# INSTRUCTIONS TO FOLLOW
Only the lines from the one containing "for item in" down to the one containing "from the workshop" should be printed, exactly as they stand, ends included.

# MATERIAL
------
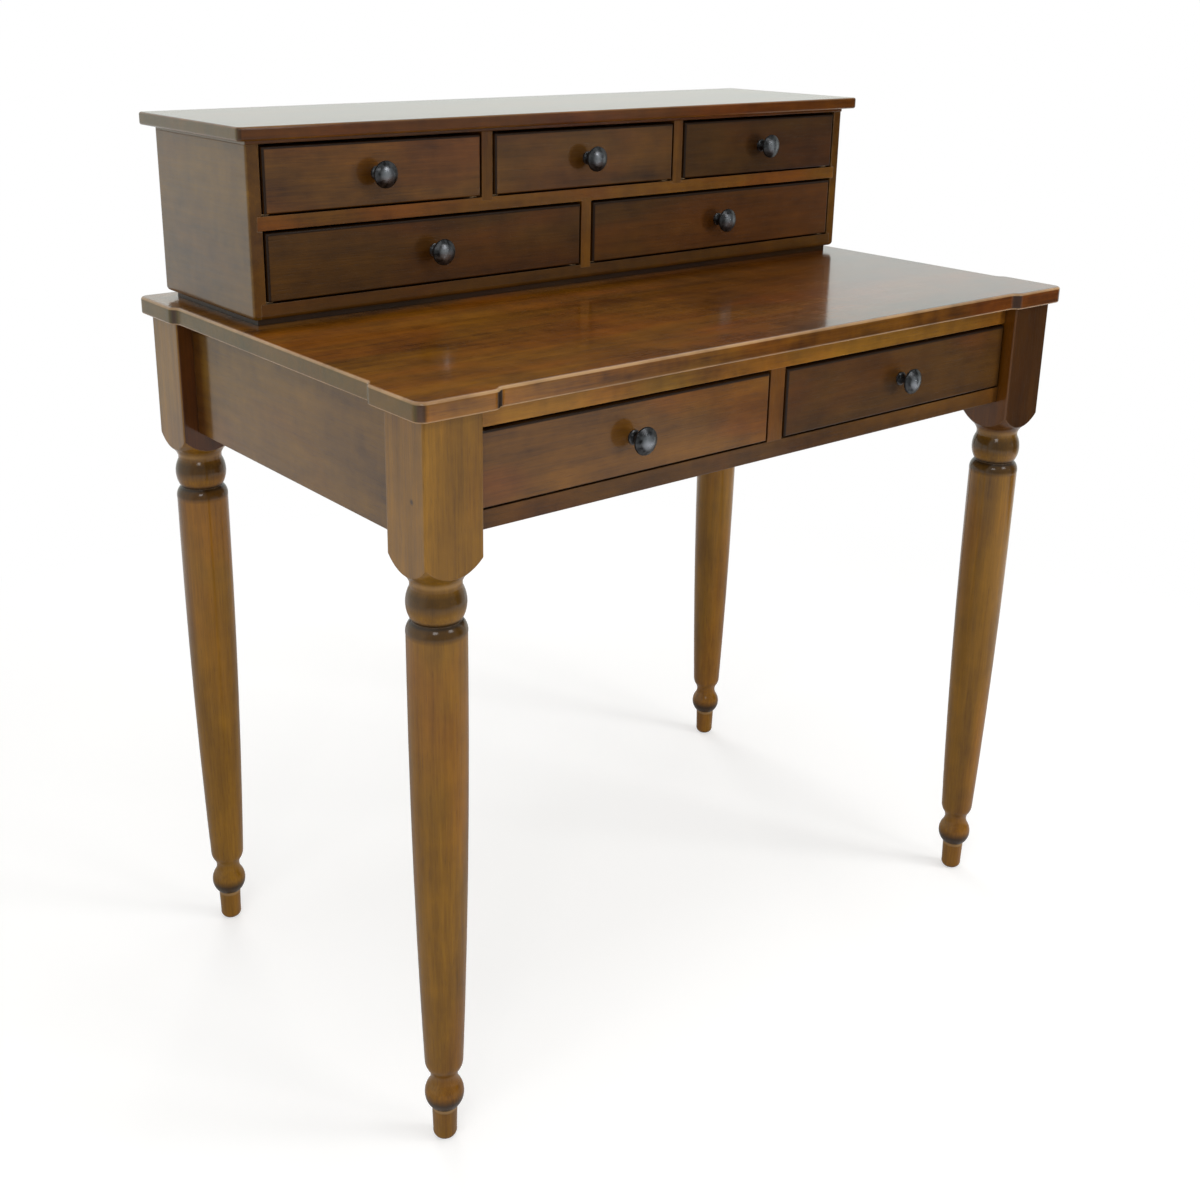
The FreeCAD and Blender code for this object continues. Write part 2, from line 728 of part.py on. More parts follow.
def make_plinth():
    body = new_body("gallery_plinth", gallery_place)
    depth = ("dims.plinth_inset", "dims.gallery_depth - dims.plinth_inset")
    add_box(body, around(f"{gallery_half} - dims.plinth_inset"), depth, ("0", gallery_low))
    bore(body, gallery_screws_at, shank_room, ("0", gallery_low))


def make_gallery_side(label, side):
    body = new_body(label, gallery_place)
    depth = ("0", "dims.gallery_depth")
    add_box(body, on_side(side, gallery_inner, gallery_half), depth, (gallery_low, gallery_ceiling))
    outer = on_side(side, gallery_inner, gallery_half)[1 if side > 0 else 0]
    low_lines = [{"x": outer, "z": gallery_low}, {"y": "0", "z": gallery_low}]
    low_lines.append({"y": "dims.gallery_depth", "z": gallery_low})
    round_edges(body, "dims.gallery_side_round", {"x": outer, "y": "0"})
    round_edges(body, "dims.gallery_low_round", *low_lines)
    housing_x = on_side(side, gallery_inner, f"{gallery_inner} + dims.housing_depth")
    board_depth = ("0", gallery_back_face)
    cut_box(body, housing_x, board_depth, (gallery_low, lower_floor))
    cut_box(body, housing_x, board_depth, (shelf_low, upper_floor))
    rabbet_x = on_side(side, gallery_inner, f"{gallery_inner} + dims.gallery_back_rabbet")
    cut_box(body, rabbet_x, (gallery_back_face, "dims.gallery_depth"), (gallery_low, gallery_ceiling))


def make_gallery_boards():
    wide = around(f"{gallery_inner} + dims.housing_depth")
    depth = ("0", gallery_back_face)
    lower_housing = around("dims.gallery_board / 2")
    upper_housings = [(around("dims.gallery_board / 2", f"{side} * {divider_x}"), depth) for side in (1, -1)]

    bottom = new_body("gallery_bottom", gallery_place)
    add_box(bottom, wide, depth, (gallery_low, lower_floor))
    round_edges(bottom, "dims.gallery_low_round", {"y": "0", "z": gallery_low})
    cut_box(bottom, lower_housing, depth, (f"{lower_floor} - dims.divider_housing", lower_floor))
    bore(bottom, gallery_screws_at, shank_room, (gallery_low, f"{gallery_screw_tip} + dims.joint_fit"))

    shelf = new_body("gallery_shelf", gallery_place)
    add_box(shelf, wide, depth, (shelf_low, upper_floor))
    cut_box(shelf, lower_housing, depth, (shelf_low, f"{shelf_low} + dims.divider_housing"))
    cut_boxes(shelf, upper_housings, (f"{upper_floor} - dims.divider_housing", upper_floor))

    lower = new_body("gallery_divider_lower", gallery_place)
    lower_z = (f"{lower_floor} - dims.divider_housing", f"{shelf_low} + dims.divider_housing")
    add_box(lower, lower_housing, depth, lower_z)
    upper = new_body("gallery_dividers_upper", gallery_place)
    add_boxes(upper, upper_housings, (f"{upper_floor} - dims.divider_housing", gallery_ceiling))


def make_gallery_top():
    body = new_body("gallery_top", gallery_place)
    lip_high = f"({gallery_ceiling} + dims.gallery_lip)"
    top_high = f"({lip_high} + dims.gallery_top_thick)"
    over_x = f"({gallery_half} + dims.gallery_top_overhang)"
    over_y = ("(-dims.gallery_top_overhang)", "(dims.gallery_depth + dims.gallery_top_overhang)")
    add_box(body, around(over_x), over_y, (lip_high, top_high))
    corner_lines = [{"x": f"{sign}{over_x}", "y": y} for sign in ("", "-") for y in over_y]
    round_edges(body, "dims.gallery_top_corner", *corner_lines)
    round_edges(body, "dims.gallery_top_edge", {"z": top_high}, {"z": lip_high})
    add_box(body, around(gallery_half), ("0", "dims.gallery_depth"), (gallery_ceiling, lip_high))


def make_gallery_back():
    body = new_body("gallery_back", gallery_place)
    wide = around(f"{gallery_inner} + dims.gallery_back_rabbet - dims.joint_fit")
    add_box(body, wide, (gallery_back_face, "dims.gallery_depth"), (gallery_low, gallery_ceiling))


# ---- drawers: x = 0 in the middle, y = 0 on the front face, z = 0 at the front's lower edge ----

def knob_outline():
    # half section, radius across, with the desk's front towards minus
    edge_reach = "(dims.knob_rim_reach + dims.knob_rim_thick)"
    crown = "dims.knob_reach - dims.knob_face_reach"
    dome_rise = f"(({crown}) / 4)"
    return [
        ("0", "dims.stud_length"),
        ("0", "-dims.knob_reach", dome_rise),
        ("dims.knob_face_radius", "-dims.knob_face_reach"),
        ("dims.knob_rim_radius", f"-{edge_reach}", "dims.knob_edge_swell"),
        ("dims.knob_rim_radius", "-dims.knob_rim_reach", "-dims.knob_back_hollow"),
        ("dims.knob_neck_radius", "-dims.knob_neck_reach", "-dims.knob_neck_hollow"),
        ("dims.knob_seat_radius", "-dims.knob_seat_thick"),
        ("dims.knob_seat_radius", "0"),
        ("dims.stud_radius", "0"),
        ("dims.stud_radius", "dims.stud_length"),
    ]


def make_drawer(name, place, width, height, depth, stock):
    front_thick = f"dims.{stock}_front_thick"
    side_thick = f"dims.{stock}_side_thick"
    back_thick = f"dims.{stock}_back_thick"
    panel_thick = f"dims.{stock}_panel_thick"
    half = f"(({width}) / 2)"
    inner = f"({half} - {side_thick})"
    side_z = ("dims.slide_gap - dims.gap_low", f"(({height}) - dims.side_step)")
    panel_z = ("dims.panel_height", f"(dims.panel_height + {panel_thick})")
    groove = (f"{panel_z[0]} - dims.joint_fit", f"{panel_z[1]} + dims.joint_fit")
    back_end = f"(({depth}) - dims.back_inset)"
    back_y = (f"({back_end} - {back_thick})", back_end)
    back_high = f"{side_z[1]} - dims.back_step"
    lap_y = ("dims.front_lap", front_thick)

    front = new_body(f"{name}_front", place)
    add_box(front, around(half), ("0", front_thick), ("0", height))
    round_edges(front, "dims.front_round", {"y": "0"})
    laps = [((inner, half), lap_y), (mirrored(inner, half), lap_y)]
    cut_boxes(front, laps, ("0", f"{side_z[1]} + dims.joint_fit"))
    front_groove_y = (f"{front_thick} - dims.panel_groove", front_thick)
    cut_box(front, around(inner), front_groove_y, groove)
    hole = new_sketch(front, "XZ_Plane", f"-({front_thick})")
    draw_circle(hole, "0", f"({height}) / 2", "dims.stud_radius + dims.joint_fit")
    before = front.Tip.Shape.Volume
    drilled = feature(front, "Pocket", hole, front_thick)
    drilled.Reversed = True
    doc.recompute()
    check_cut(front, before)

    sides = new_body(f"{name}_sides", place)
    add_box(sides, (inner, half), ("dims.front_lap", depth), side_z)
    side_groove_x = (inner, f"{inner} + dims.panel_groove")
    cut_box(sides, side_groove_x, ("dims.front_lap", depth), groove)
    back_housing_x = (inner, f"{inner} + dims.back_housing")
    cut_box(sides, back_housing_x, back_y, (panel_z[1], side_z[1]))
    mirror_x(sides)

    back = new_body(f"{name}_back", place)
    add_box(back, around(f"{inner} + dims.back_housing - dims.joint_fit"), back_y, (panel_z[1], back_high))

    bottom = new_body(f"{name}_bottom", place)
    panel_y = (f"{front_thick} - dims.panel_groove + dims.joint_fit", back_end)
    add_box(bottom, around(f"{inner} + dims.panel_groove - dims.joint_fit"), panel_y, panel_z)

    knob_place = (place[0], place[1], f"{place[2]} + ({height}) / 2")
    knob = new_body(f"{name}_knob", knob_place)
    turn(knob, "XY_Plane", knob_outline())


def make_desk_drawers():
    width = f"({post_inner_x} - dims.stile_width / 2 - 2 * dims.gap_side)"
    height = "(dims.desk_opening - dims.gap_low - dims.gap_top)"
    face_y = f"({rail_front} - dims.drawer_proud)"
    depth = f"({back_inner} - dims.stop_gap - {face_y})"
    for label, side in (("drawer_left", -1), ("drawer_right", 1)):
        centre = f"{side} * ({post_inner_x} + dims.stile_width / 2) / 2"
        make_drawer(label, (centre, face_y, f"{opening_low} + dims.gap_low"), width, height, depth, "desk")


def make_gallery_drawers():
    depth = f"({gallery_back_face} - dims.stop_gap + dims.drawer_proud)"
    face_y = f"{gallery_place[1]} - dims.drawer_proud"
    upper_z = f"dims.desk_height + {upper_floor} + dims.gap_low"
    lower_z = f"dims.desk_height + {lower_floor} + dims.gap_low"
    upper_width = f"({upper_bay} - 2 * dims.gap_side)"
    lower_width = f"({lower_bay} - 2 * dims.gap_side)"
    upper_height = "(dims.gallery_upper_opening - dims.gap_low - dims.gap_top)"
    lower_height = "(dims.gallery_lower_opening - dims.gap_low - dims.gap_top)"
    upper_step = f"({upper_bay} + dims.gallery_board)"
    lower_step = f"(({lower_bay} + dims.gallery_board) / 2)"
    for label, column in (("upper_left", -1), ("upper_middle", 0), ("upper_right", 1)):
        place = (f"{column} * {upper_step}", face_y, upper_z)
        make_drawer(f"gallery_{label}", place, upper_width, upper_height, depth, "small")
    for label, column in (("lower_left", -1), ("lower_right", 1)):
        place = (f"{column} * {lower_step}", face_y, lower_z)
        make_drawer(f"gallery_{label}", place, lower_width, lower_height, depth, "small")


# ---- the whole desk ----

make_leg("leg_front_left", -1, -1)
make_leg("leg_front_right", 1, -1)
make_leg("leg_back_left", -1, 1)
make_leg("leg_back_right", 1, 1)
make_side_apron("side_apron_left", -1)
make_side_apron("side_apron_right", 1)
make_back_apron()
make_front_frame()
make_desk_top()
make_runners()
make_kickers()
make_buttons()
make_screws("top_screws", button_centres + rail_screws, head_low, head_high, screw_tip)
make_plinth()
make_gallery_side("gallery_side_left", -1)
make_gallery_side("gallery_side_right", 1)
make_gallery_boards()
make_gallery_top()
make_gallery_back()
make_screws(
    "gallery_screws", gallery_screws_at, gallery_head_low, gallery_head_high, gallery_screw_tip, gallery_place
)
make_desk_drawers()
make_gallery_drawers()

doc.recompute()
for item in doc.Objects:
    if "Invalid" in item.State or "Error" in item.State:
        raise RuntimeError(f"{item.Label} failed: {item.State}")
for body in sub_parts:
    if body.Shape.isNull() or not body.Shape.isValid():
        raise RuntimeError(f"{body.Label} has no valid shape")

os.makedirs("parts", exist_ok=True)
for body in sub_parts:
    body.Shape.exportStep(os.path.join("parts", f"{body.Label}.step"))
print(f"{len(sub_parts)} sub-parts written")
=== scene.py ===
import math

import bmesh
import bpy
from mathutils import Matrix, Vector


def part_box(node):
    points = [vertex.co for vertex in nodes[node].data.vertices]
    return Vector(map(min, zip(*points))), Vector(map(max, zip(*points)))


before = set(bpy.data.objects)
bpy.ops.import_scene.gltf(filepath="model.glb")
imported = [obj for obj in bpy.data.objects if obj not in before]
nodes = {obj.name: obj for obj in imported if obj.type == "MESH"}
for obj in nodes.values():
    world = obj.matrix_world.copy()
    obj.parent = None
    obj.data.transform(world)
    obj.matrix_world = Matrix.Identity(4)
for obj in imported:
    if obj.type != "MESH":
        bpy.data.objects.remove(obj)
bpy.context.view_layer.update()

print("frame loaded,", len(nodes), "pieces from the workshop drawing")


# small helpers for node trees

def newFinish(name):
    finish = bpy.data.materials.new(name)
    finish.use_nodes = True
    finish.node_tree.nodes.clear()
    return finish, finish.node_tree


def put(tree, kind, inputs=None, **settings):
    node = tree.nodes.new(kind)
    for key, value in settings.items():
        setattr(node, key, value)
    for socket, value in (inputs or {}).items():
        if isinstance(value, bpy.types.NodeSocket):
            tree.links.new(value, node.inputs[socket])
        else:
            node.inputs[socket].default_value = value
    return node


def sums(tree, operation, first, second=None, third=None):
    # one step of arithmetic on plain numbers
    given = {0: first}
    if second is not None:
        given[1] = second
    if third is not None:
        given[2] = third
    return put(tree, "ShaderNodeMath", given, operation=operation).outputs[0]


def times(tree, first, second):
    return sums(tree, "MULTIPLY", first, second)


def vectors(tree, operation, first, second):
    return put(tree, "ShaderNodeVectorMath", {0: first, 1: second}, operation=operation).outputs


def split(tree, vector):
    return put(tree, "ShaderNodeSeparateXYZ", {0: vector}).outputs


def spread(tree, value, fromLow, fromHigh, toLow=0.0, toHigh=1.0):
    # maps one range of numbers onto another and stops at its ends
    return put(tree, "ShaderNodeMapRange", {0: value, 1: fromLow, 2: fromHigh, 3: toLow, 4: toHigh}).outputs[0]


def blendColour(tree, share, first, second, way="MIX"):
    node = put(tree, "ShaderNodeMix", data_type="RGBA", blend_type=way, clamp_result=False)
    for socket, value in ((node.inputs[0], share), (node.inputs[6], first), (node.inputs[7], second)):
        if isinstance(value, bpy.types.NodeSocket):
            tree.links.new(value, socket)
        else:
            socket.default_value = value if isinstance(value, float) else (*value, 1.0)
    return node.outputs[2]


patternStep = 3.71  # any odd step, so that no two pieces share a pattern


def grainCoordinates(tree, along):
    # the frame's own coordinates, turned so that the first one runs with the fibres
    at = put(tree, "ShaderNodeTexCoord").outputs["Object"]
    parts = split(tree, at)
    order = {"X": (0, 1, 2), "Y": (1, 2, 0), "Z": (2, 0, 1)}[along]
    turned = put(tree, "ShaderNodeCombineXYZ", {i: parts[k] for i, k in enumerate(order)}).outputs[0]
    piece = put(tree, "ShaderNodeObjectInfo").outputs["Object Index"]
    return at, turned, times(tree, piece, patternStep)


def fibreNoise(tree, turned, piece, alongScale, acrossScale, detail, roughness, bend=0.0):
    stretched = vectors(tree, "MULTIPLY", turned, (alongScale, acrossScale, acrossScale))[0]
    return put(tree, "ShaderNodeTexNoise",
               {"Vector": stretched, "W": piece, "Scale": 1.0, "Detail": detail, "Roughness": roughness,
                "Distortion": bend}, noise_dimensions="4D").outputs["Fac"]


# stained and lacquered wood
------
# TASK OUTPUT
for item in doc.Objects:
    if "Invalid" in item.State or "Error" in item.State:
        raise RuntimeError(f"{item.Label} failed: {item.State}")
for body in sub_parts:
    if body.Shape.isNull() or not body.Shape.isValid():
        raise RuntimeError(f"{body.Label} has no valid shape")

os.makedirs("parts", exist_ok=True)
for body in sub_parts:
    body.Shape.exportStep(os.path.join("parts", f"{body.Label}.step"))
print(f"{len(sub_parts)} sub-parts written")
=== scene.py ===
import math

import bmesh
import bpy
from mathutils import Matrix, Vector


def part_box(node):
    points = [vertex.co for vertex in nodes[node].data.vertices]
    return Vector(map(min, zip(*points))), Vector(map(max, zip(*points)))


before = set(bpy.data.objects)
bpy.ops.import_scene.gltf(filepath="model.glb")
imported = [obj for obj in bpy.data.objects if obj not in before]
nodes = {obj.name: obj for obj in imported if obj.type == "MESH"}
for obj in nodes.values():
    world = obj.matrix_world.copy()
    obj.parent = None
    obj.data.transform(world)
    obj.matrix_world = Matrix.Identity(4)
for obj in imported:
    if obj.type != "MESH":
        bpy.data.objects.remove(obj)
bpy.context.view_layer.update()

print("frame loaded,", len(nodes), "pieces from the workshop drawing")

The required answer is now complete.